On April 14, 2022, Plaintiff was in his cell at SCI Benner when he started experiencing “shortness of breath and chest pains in [his] left neck.” (Doc. No. 1 at 5.) “These issues started when [he] was given Medformin [sic] 500GM medications

for [being] border line diabetic.” (Id.) The “PA nurses lied to [him] about the Medformin [sic] medications not causing side effects on the heart.” (Id.) Specifically, Defendants Sottile, Talasky, and St. George did not tell Plaintiff “the truth” about this medication, which causes “heart failure . . . side effects.” (Id.)

Plaintiff also broadly refers to Defendants Ardery and Laclera and appears to attempt to tie them to such conduct. (Id.) Additionally, Plaintiff’s health issues are “getting worse” because “there [sic]

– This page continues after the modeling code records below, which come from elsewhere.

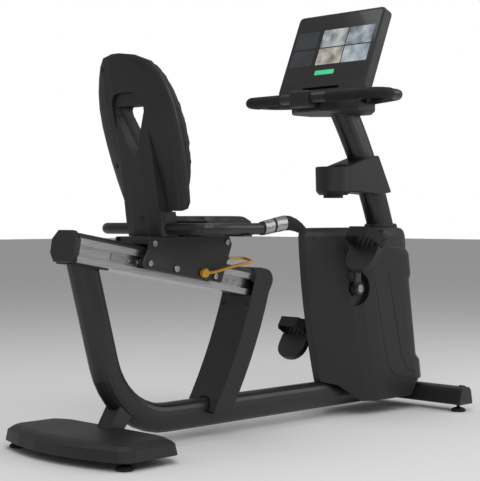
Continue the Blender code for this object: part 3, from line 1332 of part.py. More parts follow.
def pedal_point(side, forward, across, up):
    """A point from pedal coordinates: toward the toe, outward, and off the tread."""
    toe = Vector((cos(PEDAL_TILT), 0, sin(PEDAL_TILT)))
    tread = Vector((-sin(PEDAL_TILT), 0, cos(PEDAL_TILT)))
    return pedal_spot(side) + toe * forward + tread * up + Vector((0, side * across, 0))


def pedal_prism(name, side, outline, low, high, at, finish="black_plastic"):
    """A slab whose outline lies in the tread's plane."""
    rings = [[pedal_point(side, p, y, n) for p, y in outline] for n in (low, high)]
    return solid(name, rings, finish, at)


def pedal(side, name):
    """Weighted pedal with a round heel, lengthwise slots and a bore for its axle."""
    half, heel, toe = PEDAL_WIDTH / 2, PEDAL_HEEL, PEDAL_TOE
    t = PEDAL_THICKNESS / 2
    notch, waist = STRAP_AHEAD - STRAP_WIDTH / 2 - 0.0022, half - 0.0040
    corners = [(toe, -waist), (toe, waist), (notch, waist), (notch, half), (-heel, half), (-heel, -half),
               (notch, -half), (notch, -waist)]
    outline = rounded_outline(corners, [0.010, 0.010, 0.0, 0.0, half * 0.86, half * 0.86, 0.0, 0.0], radians(18.0))
    at = pedal_spot(side)
    body = pedal_prism(name, side, outline, -t, t, at)
    soften(body, 0.0015, 1)
    axle_start = pedal_point(side, 0, -half - 0.02, 0)
    bore = rod(f"{name}_bore", 0.006 + GAP, axle_start, pedal_point(side, 0, PEDAL_WIDTH * 0.38 + RUNNING_GAP, 0),
               "steel", sides=16)
    carve(body, bore)
    for i in range(5):
        across = (i - 2) * 0.020
        groove = [(-0.026, across - 0.004), (toe - 0.006, across - 0.004), (toe - 0.006, across + 0.004),
                  (-0.026, across + 0.004)]
        carve(body, pedal_prism(f"{name}_groove_{i}", side, groove, 0.0078, 0.02, at))
    return body


def pedal_strap(side, name):
    """Angular strap that arches over the foot near the pedal's toe."""
    half, wall = PEDAL_WIDTH / 2, 0.0035
    foot, rise = -PEDAL_THICKNESS / 2 + 0.003, PEDAL_THICKNESS / 2 + STRAP_HEIGHT
    def arch(inset, bottom):
        w, top = half - inset, rise - inset
        return [(w, bottom), (w, top - 0.026), (w - 0.020, top), (-w + 0.020, top), (-w, top - 0.026), (-w, bottom)]
    outer, inner = arch(0.0, foot), arch(wall, foot)
    profile = outer + list(reversed(inner))
    low, high = STRAP_AHEAD - STRAP_WIDTH / 2, STRAP_AHEAD + STRAP_WIDTH / 2
    rings = [[pedal_point(side, p, y, n) for y, n in profile] for p in (low, high)]
    strap = solid(name, rings, "black_rubber", pedal_spot(side))
    room = rod(f"{name}_axle_room", 0.0075, pedal_point(side, 0, -half - 0.01, 0), pedal_point(side, 0, -half + 0.01, 0),
               "steel", sides=16)
    return carve(strap, room)


# ------------------------------------------------------------------ console

TRAY_BOTTOM = 1.008
TRAY_TOP = 1.050
TRAY_REAR = 0.962
TRAY_FRONT = 1.238
TRAY_HALF = 0.145

display_up = Vector((sin(DISPLAY_LEAN), 0, cos(DISPLAY_LEAN)))
display_back = Vector((cos(DISPLAY_LEAN), 0, -sin(DISPLAY_LEAN)))


def on_display(across, up, back):
    """A point from the display's lower front edge."""
    foot = Vector((FRONT_GROUP + DISPLAY_FOOT_X, 0, DISPLAY_FOOT_Z))
    return foot + up * display_up + back * display_back + Vector((0, across, 0))


def display_slab(name, half, low, high, near, far, corner, finish, edge=0.0):
    outline = rounded_outline([(-half, low), (half, low), (half, high), (-half, high)], corner, radians(30.0))
    rings = [[on_display(y, w, back) for y, w in outline] for back in (near, far)]
    obj = solid(name, rings, finish)
    if edge:
        soften(obj, edge, 2)
    return obj


SCREEN_INSET = 0.012
GLASS_THICKNESS = 0.003

def display_housing():
    half = DISPLAY_WIDTH / 2
    housing = display_slab("display_housing", half, 0.0, DISPLAY_HEIGHT, 0.0, DISPLAY_DEPTH, 0.016, "black_plastic", 0.004)
    recess = display_slab("glass_recess", half - 0.008, 0.042, DISPLAY_HEIGHT - 0.008, -0.01, GLASS_THICKNESS + GAP,
                          0.010, "steel")
    ledge = display_slab("ledge_slot", 0.080, 0.014, 0.024, -0.01, 0.012, 0.003, "steel")
    return carve(weld(housing, display_neck()), recess, ledge)


def display_glass():
    half = DISPLAY_WIDTH / 2
    return display_slab("display_glass", half - 0.008 - GAP, 0.042 + GAP, DISPLAY_HEIGHT - 0.008 - GAP, 0.0,
                        GLASS_THICKNESS, 0.010, "screen_glass")


def display_neck():
    """Neck between the tray and the back of the display."""
    low = TRAY_TOP + GAP
    a, b = on_display(0, 0.030, DISPLAY_DEPTH - 0.004), on_display(0, 0.190, DISPLAY_DEPTH - 0.004)
    c, d = on_display(0, 0.190, DISPLAY_DEPTH + 0.022), on_display(0, 0.060, DISPLAY_DEPTH + 0.060)
    foot = FRONT_GROUP + 1.205
    outline = [(a.x, a.z), (b.x, b.z), (c.x, c.z), (d.x, d.z), (foot, TRAY_TOP + 0.020), (foot, low), (a.x - 0.004, low)]
    return prism("display_neck", outline, "Y", -0.062, 0.062, "black_plastic", edge=0.003, steps=1)


def console_bar_path(longer=0.0):
    """Centre line of the handlebar, which loops out to each side."""
    x, z, reach = FRONT_GROUP, CONSOLE_BAR_Z, CONSOLE_BAR_HALF_WIDTH
    right = [(x + 1.165 + 0.3 * longer, -0.100 + longer, z), (x + 1.112, -reach + 0.020, z + 0.004), (x + 0.984, -reach + 0.004, z + 0.004),
             (x + 0.955, -0.045, z)]
    left = [(px, -py, pz) for px, py, pz in reversed(right)]
    return rounded_path(right + left, [0.052, 0.052, 0.060, 0.060, 0.052, 0.052], radians(22.5))


def console_handlebar():
    return sweep("console_handlebar", console_bar_path(), round_section(CONSOLE_BAR_RADIUS, 14), (0, 0, 1), "black_paint")


def console_tray():
    """Tray on the mast's head, which clamps the handlebar."""
    x = FRONT_GROUP
    outline = [(x + TRAY_REAR + 0.02, -0.052), (x + 1.010, -0.100), (x + 1.060, -TRAY_HALF), (x + 1.150, -TRAY_HALF),
               (x + TRAY_FRONT, -0.060), (x + TRAY_FRONT, 0.060), (x + 1.150, TRAY_HALF), (x + 1.060, TRAY_HALF),
               (x + 1.010, 0.100), (x + TRAY_REAR + 0.02, 0.052)]
    tray = prism("console_tray", rounded_outline(outline, 0.014, radians(30.0)), "Z", TRAY_BOTTOM, TRAY_TOP,
                 "black_plastic", edge=0.006, steps=2)
    hub = block("bar_hub", (x + TRAY_REAR - 0.034, -0.040, TRAY_BOTTOM + 0.012), (x + 1.06, 0.040, TRAY_TOP + 0.024),
                "black_plastic", edge=0.008, steps=2)
    bar = sweep("bar_room", console_bar_path(0.001), round_section(CONSOLE_BAR_RADIUS + GAP, 14), (0, 0, 1), "steel")
    display_room = display_slab("display_room", DISPLAY_WIDTH / 2 + 0.02, -0.012, 0.2, -0.012, 0.08, 0.01, "steel")
    return carve(weld(tray, hub), bar, display_room)


def bottle_holder():
    """Cup with an arm whose cheeks clasp the mast."""
    x = FRONT_GROUP
    rim, base = 0.831, 0.831 - CUP_DEPTH - 0.014
    centre = Vector((x + CUP_X, 0, 0))
    outer = CUP_RADIUS + CUP_WALL
    cup = turned("bottle_holder", [(outer - 0.012, base), (outer - 0.002, base + 0.012), (outer, rim - 0.003),
                                   (outer - 0.003, rim)], centre, "Z", "black_plastic", at=(0, 0, 0), sides=36)
    boss = rod("cup_boss", 0.033, centre + Vector((0, 0, base - 0.010)), centre + Vector((0, 0, base + 0.005)),
               "black_plastic", sides=24)
    outline = [(x + CUP_X + 0.004, base + 0.012), (x + 1.300, base + 0.004), (x + 1.357, base + 0.012),
               (x + 1.287, 0.874), (x + 1.235, 0.866), (x + CUP_X + 0.004, rim - 0.002)]
    arm = prism("holder_arm", outline, "Y", -0.053, 0.053, "black_plastic", edge=0.004, steps=1)
    hole = rod("cup_hole", CUP_RADIUS, centre + Vector((0, 0, rim - CUP_DEPTH)), centre + Vector((0, 0, rim + 0.05)),
               "steel", sides=36)
    return carve(weld(cup, boss, arm), hole, mast_form("holder_mast_room", GAP, "steel", 0.1, 0.9))


# ------------------------------------------------------------------- build

for old in list(bpy.data.objects):
    bpy.data.objects.remove(old, do_unlink=True)

main_frame()
rear_stabilizer()
rear_stabilizer_cover()
levelling_foot("rear_foot_right", REAR_FEET_X, -REAR_FOOT_Y, STABILIZER_TOP - 0.022)
levelling_foot("rear_foot_left", REAR_FEET_X, REAR_FOOT_Y, STABILIZER_TOP - 0.022)
levelling_foot("front_foot_right", FRONT_FEET_X, -FRONT_FOOT_Y, 0.040)
levelling_foot("front_foot_left", FRONT_FEET_X, FRONT_FOOT_Y, 0.040)
front_stabilizer()
front_end_cap(-1, "end_cap_right")
front_end_cap(1, "end_cap_left")
transport_wheel(-1, "transport_wheel_right")
transport_wheel(1, "transport_wheel_left")

seat_post()
seat_post_cover()
seat_post_panel()
seat_rail()
rail_top_cover()
rail_end_cap()
index_rack()

carriage_frame()
carriage_plate(-1, "carriage_plate_right")
carriage_plate(1, "carriage_plate_left")
rear_spot, front_spot = roller_spots()
carriage_roller("roller_rear_right", rear_spot, -1)
carriage_roller("roller_rear_left", rear_spot, 1)
carriage_roller("roller_front_right", front_spot, -1)
carriage_roller("roller_front_left", front_spot, 1)
lock_pin()
adjust_lever()
seat_handlebar()
hand_grip(-1, "hand_grip_right")
hand_grip(1, "hand_grip_left")
seat_column()
back_shell()
back_pad()
seat_pan()
seat_cushion()

drive_frame()
crank_bearing()
crank_axle()
drive_pulley()
drive_belt()
flywheel()
brake_motor()
brake_yoke()
crank_arm(-1, "crank_arm_right")
crank_arm(1, "crank_arm_left")
pedal(-1, "pedal_right")
pedal(1, "pedal_left")
pedal_strap(-1, "pedal_strap_right")
pedal_strap(1, "pedal_strap_left")
shroud_shell(-1, "shroud_right")
shroud_shell(1, "shroud_left")
shroud_nose()
shroud_top()

console_mast()
bottle_holder()
console_tray()
console_handlebar()
display_housing()
display_glass()
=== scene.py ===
import json
import math

import bmesh
import bpy
import numpy as np
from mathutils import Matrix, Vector
from mathutils.bvhtree import BVHTree


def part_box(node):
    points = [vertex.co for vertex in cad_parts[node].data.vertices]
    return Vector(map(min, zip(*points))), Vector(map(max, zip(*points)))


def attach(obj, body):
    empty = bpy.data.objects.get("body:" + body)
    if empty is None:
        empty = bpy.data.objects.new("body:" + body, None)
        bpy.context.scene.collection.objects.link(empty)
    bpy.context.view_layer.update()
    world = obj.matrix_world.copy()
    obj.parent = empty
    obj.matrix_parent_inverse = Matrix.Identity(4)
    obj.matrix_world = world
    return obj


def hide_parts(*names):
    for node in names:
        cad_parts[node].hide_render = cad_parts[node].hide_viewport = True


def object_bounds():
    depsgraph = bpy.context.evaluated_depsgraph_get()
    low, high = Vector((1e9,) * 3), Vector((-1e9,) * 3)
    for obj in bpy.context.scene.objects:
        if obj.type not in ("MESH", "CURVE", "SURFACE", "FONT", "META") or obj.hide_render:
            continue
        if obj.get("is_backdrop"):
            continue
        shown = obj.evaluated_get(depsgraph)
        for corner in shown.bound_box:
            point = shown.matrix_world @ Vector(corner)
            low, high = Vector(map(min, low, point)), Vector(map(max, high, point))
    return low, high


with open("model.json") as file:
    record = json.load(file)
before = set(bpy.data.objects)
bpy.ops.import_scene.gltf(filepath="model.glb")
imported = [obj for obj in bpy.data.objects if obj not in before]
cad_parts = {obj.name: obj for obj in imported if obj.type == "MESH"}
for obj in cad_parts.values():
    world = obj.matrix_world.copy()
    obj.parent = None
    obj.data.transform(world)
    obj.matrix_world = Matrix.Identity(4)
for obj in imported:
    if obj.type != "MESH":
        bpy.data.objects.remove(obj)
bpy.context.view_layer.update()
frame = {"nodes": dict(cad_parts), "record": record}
nodes = frame["nodes"]
print("loaded", len(nodes), "CAD nodes")

sides = ((-1, "R", "right"), (1, "L", "left"))  # the rider's right is at -Y


# small tools

def pickOnly(obj):
    bpy.ops.object.select_all(action="DESELECT")
    obj.select_set(True)
    bpy.context.view_layer.objects.active = obj


def editAll(obj):
    pickOnly(obj)
    bpy.ops.object.mode_set(mode="EDIT")
    bpy.ops.mesh.select_all(action="SELECT")


def editFaces(obj, test):
    pickOnly(obj)
    bpy.ops.object.mode_set(mode="EDIT")
    bpy.ops.mesh.select_mode(type="FACE")
    bpy.ops.mesh.select_all(action="DESELECT")
    form = bmesh.from_edit_mesh(obj.data)
    for face in form.faces:
        face.select = test(face)
    form.select_flush(True)
    bmesh.update_edit_mesh(obj.data)


def leaveEdit():
    bpy.ops.object.mode_set(mode="OBJECT")


def applyAll(obj):
    pickOnly(obj)
    for mod in list(obj.modifiers):
        bpy.ops.object.modifier_apply(modifier=mod.name)


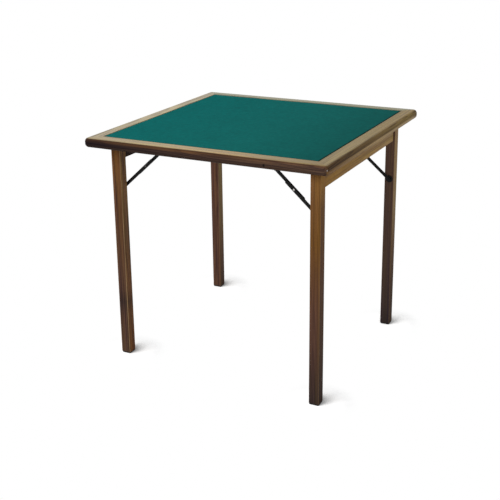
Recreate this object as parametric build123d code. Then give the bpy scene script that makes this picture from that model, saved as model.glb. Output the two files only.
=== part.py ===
from build123d import *
from collections import namedtuple
import math
import os

os.makedirs("parts", exist_ok=True)

# A square card table whose four legs fold flat under the top, one by one.
# Origin on the floor under the middle of the top. X to the right, Y to the back, Z up.
# Millimetres throughout.

# Top: four mitred edge members round a plywood panel covered with cloth
top_side = 800.0
table_height = 750.0
edge_thickness = 30.0
edge_width = 70.0
edge_round = 12.0
corner_extra = 2.0
border_width = 43.0
border_ease = 1.0
cloth_recess = 1.2
cloth_thickness = 2.0
cloth_gap = 0.8
panel_thickness = 10.0
panel_gap = 0.5

# Loose tongues across the mitres
tongue_length = 34.0
tongue_width = 22.0
tongue_thickness = 4.0
tongue_rise = 9.0
tongue_setback = 30.0

# Legs, square in section, in two bands so that opposite legs fold side by side
leg_side = 32.0
leg_inset = 36.0
outer_band_inset = 44.0
leg_clear_way = 16.0
leg_ease = 1.5
leg_top_round = 25.0
pivot_below_edge = 36.0

# Glides under the legs
glide_height = 5.0
glide_inset = 0.5
glide_corner = 3.0
glide_ease = 1.2
glide_stem_radius = 3.0
glide_stem_length = 18.0

# Side rails between the two legs of a side
rail_thickness = 18.0
rail_height = 57.0
rail_inset = 6.0
rail_leg_gap = 3.0
rail_ease = 1.5
dowel_radius = 4.0
dowel_in_rail = 20.0
dowel_in_edge = 12.0
dowel_end_distance = 60.0
dowel_count = 4

# Leg pivots: a steel pin pressed into the end of the rail, with a washer
pin_radius = 4.0
pin_in_rail = 40.0
pin_in_leg = 20.0
pin_end_play = 0.5
running_fit = 0.05
washer_radius = 9.0
washer_thickness = 2.5
washer_fit = 0.1

# Folding stays: two flat steel links that overlap at a riveted knee
link_width = 10.5
link_thickness = 3.0
link_ease = 0.5
upper_link_tail = 36.0
lower_link_tail = 30.0
knee_spacer = 1.9
side_play = 0.1
stay_standoff = 2.3
knee_rivet_radius = 2.0
knee_head_radius = 3.3
knee_head_thickness = 1.4
knee_spacer_radius = 5.0
anchor_below_edge = 18.0
front_right_stay_drop = 111.0
front_left_stay_drop = 118.0
front_stay_angle = 42.3
back_stay_drop = 152.0
back_stay_angle = 40.8

# Screw and insert where a stay meets its leg
insert_radius = 12.0
insert_thickness = 2.0
insert_ease = 0.6
insert_shank_radius = 4.0
insert_shank_length = 14.0
stay_screw_radius = 2.5
stay_screw_head_radius = 5.0
stay_screw_head_thickness = 1.7
stay_screw_tip = 0.1
driver_slot_width = 1.2
driver_slot_depth = 0.7

# Brackets that carry the stays under the panel
bracket_thickness = 2.0
bracket_width = 24.0
bracket_flange = 22.0
bracket_eye_radius = 8.0
bracket_bend = 2.0
bracket_play = 0.2
bracket_pin_radius = 3.0
bracket_pin_head_radius = 5.0
bracket_pin_head_thickness = 1.4
bracket_pin_end = 1.2
bracket_screw_radius = 1.8
bracket_screw_head_radius = 3.6
bracket_screw_head_height = 1.6
bracket_screw_length = 8.0
bracket_screw_spacing = 14.0

# Share of a head's height that is its straight rim
head_rim_share = 0.35

# Spare length of cutting tools
overrun = 5.0

# Places worked out from the sizes above
half_top = top_side / 2
corner_round = edge_round + corner_extra
edge_bottom = table_height - edge_thickness
cloth_top = table_height - cloth_recess
panel_top = cloth_top - cloth_thickness
panel_bottom = panel_top - panel_thickness
leg_outer_x = half_top - leg_inset
leg_x = leg_outer_x - leg_side / 2
outer_face_y = half_top - outer_band_inset - leg_side
inner_face_y = outer_face_y - leg_side - leg_clear_way
pivot_z = edge_bottom - pivot_below_edge
anchor_z = edge_bottom - anchor_below_edge
rail_outer_x = leg_outer_x - rail_inset
rail_middle_x = rail_outer_x - rail_thickness / 2
lower_link_y = stay_standoff
upper_link_y = lower_link_y + link_thickness + side_play + knee_spacer
bracket_y = upper_link_y + link_thickness + bracket_play

# One line for each leg: side is its sign along X and end its sign along Y, face_y is how far its
# inner face lies from the middle, drop and angle are how far below the pivot its stay is
# fastened and the stay's slope
Leg = namedtuple("Leg", "name side end face_y drop angle")
legs = [
    Leg("front_right", 1, -1, outer_face_y, front_right_stay_drop, front_stay_angle),
    Leg("front_left", -1, -1, inner_face_y, front_left_stay_drop, front_stay_angle),
    Leg("back_right", 1, 1, inner_face_y, back_stay_drop, back_stay_angle),
    Leg("back_left", -1, 1, outer_face_y, back_stay_drop, back_stay_angle),
]


def block(x_low, x_high, y_low, y_high, z_low, z_high):
    """A box between two corners."""
    size = (x_high - x_low, y_high - y_low, z_high - z_low)
    middle = ((x_high + x_low) / 2, (y_high + y_low) / 2, (z_high + z_low) / 2)
    return Pos(*middle) * Box(*size)


def bar_y(x, z, y_low, y_high, radius):
    """A round bar along Y."""
    middle = Pos(x, (y_low + y_high) / 2, z)
    return middle * Rot(90, 0, 0) * Cylinder(radius, y_high - y_low)


def bar_z(x, y, z_low, z_high, radius):
    """A round bar along Z."""
    return Pos(x, y, (z_low + z_high) / 2) * Cylinder(radius, z_high - z_low)


def button_head(radius, thickness):
    """A low domed head that stands on the XY plane."""
    dome = thickness * (1 - head_rim_share)
    ball = (radius ** 2 + dome ** 2) / (2 * dome)
    blank = Cylinder(radius, thickness, align=(Align.CENTER, Align.CENTER, Align.MIN))
    return blank & (Pos(0, 0, thickness - ball) * Sphere(ball))


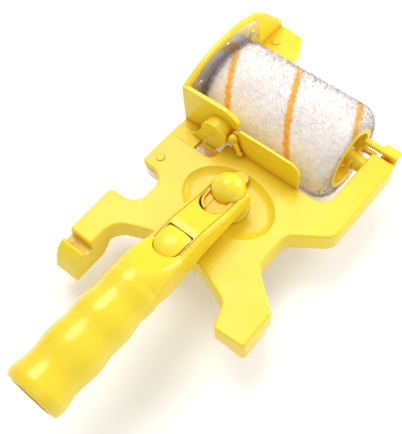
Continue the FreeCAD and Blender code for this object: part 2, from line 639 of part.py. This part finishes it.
def upright(corners, low, height):
    """A prism over a rounded plan."""
    points = [Vector(a, b, low) for a, b, _ in corners]
    edges = []
    done = [corner(points[i - 1], points[i], points[(i + 1) % len(points)], corners[i][2])
            for i in range(len(points))]
    for i, (start, _, arc) in enumerate(done):
        edges.append(Part.makeLine(done[i - 1][1], start))
        edges.append(arc.toShape())
    return Part.Face(Part.Wire(edges)).extrude(Vector(0, 0, height))


def lock_parts():
    """The push button and the spring-loaded jaw that clamps the ball; a 45 degree wedge links them."""
    cap = upright(deck_plan(7.4, -37.05, -53.95), TOP + 17.7, 8.4)
    dome = Part.makeSphere(18, Vector(0, -45.5, TOP + 25.6 - 18))
    flange = upright(deck_plan(8.4, -35.8, -55.2), TOP + 17.7, 2.02)
    leg = prism_x(4.2, [(-36.9, 18), (-36.9, 9.2), (-37.5, 9.2), (-42.4, 14.1), (-42.4, 18)])
    leg = leg.cut(box((-2.7, -45, TOP), (2.7, -35, TOP + 17.7)))
    shaped("lock_button", cap.common(dome).fuse(flange).fuse(leg).removeSplitter())
    saddle = upright(deck_plan(7.68, -5.5, -17.6), TOP + 9.15, 7.45)
    tray = upright(deck_plan(6.3, -5.5, -16.2), TOP + 15.3, 5)
    ball = Part.makeSphere(size("ball_radius") + 0.15, Vector(0, 0, TOP + size("ball_lift")))
    notch = box((-2.2, -20, TOP + 15), (2.2, 0, TOP + 20))
    rod = Part.makeCylinder(2.5, 27, Vector(0, -17, TOP + 11.5), Vector(0, -1, 0))
    wedge = prism_x(4.5, [(-36.9, 8.4), (-43.5, 15), (-49, 15), (-49, 8.4)])
    shaped("lock_jaw", saddle.cut(tray).cut(ball).cut(notch).fuse(rod).fuse(wedge).removeSplitter())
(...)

not getting [him] to an out side [sic] hospital to find out the problem in [his] body and what damage [the medication did] on [his] heart.” (Id.) Finally, although he was placed in the infirmary for observation on May 23, 2022, he was “kicked out” the following day, even though he had told Defendant Laclera and “the nurses” that

he was still experiencing shortness of breath, chest pains, neck pains, dizziness, and issues with his balance. (Id.) As a result of the foregoing, Plaintiff claims that the “DOC violated the Policy

Cod[e] of Ethics 13.02.01 Access to Health Care[.]” (Id. at 6.) He also claims a violation of the Cruel and Unusual Punishment Clause of the Eighth Amendment to the United States Constitution for “not telling [him] and showing [him] the side

effects of the medication that was prescribe[d] to [him].” (Id.) As for relief, he seeks: compensation for the “damage” to his mental and physical health; to be taken to a hospital; and for the “medical staff” to stop lying to him about the side effects

of the medications that they are prescribing him. (Id.) II. LEGAL STANDARD In order to survive a motion to dismiss under Rule 12(b)(6) of the Federal Rules of Civil Procedure, “a complaint must contain sufficient factual matter,

accepted as true, to ‘state a claim to relief that is plausible on its face.’” See Ashcroft v. Iqbal, 556 U.S. 662, 678 (2009) (quoting Bell Atlantic Corp. v. Twombly, 550 U.S. 544, 570 (2007)). And a claim is plausible on its face when the complaint

contains “factual content that allows the court to draw the reasonable inference that the defendant is liable for the misconduct alleged.” See Iqbal, 556 U.S. at 678 (citing Twombly, 550 U.S. at 556). When considering a Rule 12(b)(6) motion, the court “accept[s] as true all well-

pled factual allegations in the complaint and all reasonable inferences that can be drawn from them.” See Taksir v. Vanguard Grp., 903 F.3d 95, 96-97 (3d Cir. 2018) (citation and internal quotations omitted). The court also construes the factual

allegations “in the light most favorable to the plaintiff[.]” See In re Ins.